Improving Agent Productivity by Reducing Manual Work
Flows capture logic that typically slows agents, including repetitive tasks like setting dispositions, updating related records, or prompting case comments. By automating these processes, developers allow agents to move directly to the next call. When agents focus less on administrative work and more on customer engagement, productivity rises and overall service levels improve.

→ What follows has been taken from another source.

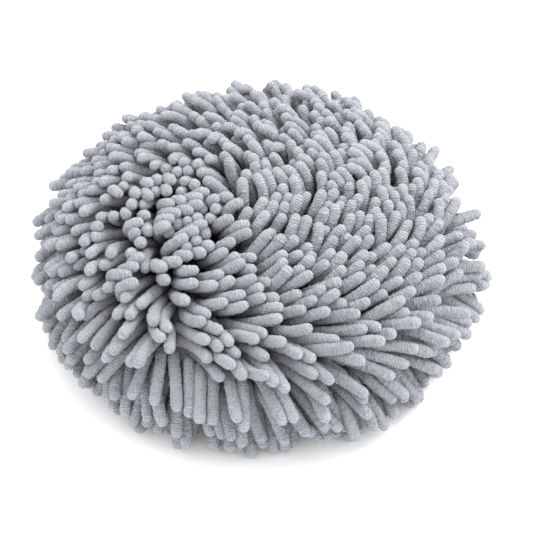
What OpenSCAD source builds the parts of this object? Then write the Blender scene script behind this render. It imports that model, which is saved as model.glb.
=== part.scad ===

Supporting Consistent Customer Experience Across All Calls
Customers expect consistent follow up regardless of which agent handled their case. Automated workflows guarantee that every call triggers the same internal processes, ensuring that follow up activities align with organizational standards. Developers can include escalation paths, service level timers, and quality assurance workflows inside Salesforce to standardize outcomes after each call.
10. Conclusion
Salesforce CTI routing is a core capability for organizations that depend on voice communication. PhoneIQ enhances Salesforce by providing a complete routing engine that integrates deeply with the platform through Open CTI. Together, they deliver a unified agent experience, intelligent routing, flexible queue logic, accurate state management, and detailed reporting. For Salesforce developers, administrators, and operations leaders, this combination provides the tools needed to build scalable voice workflows that support modern customer expectations.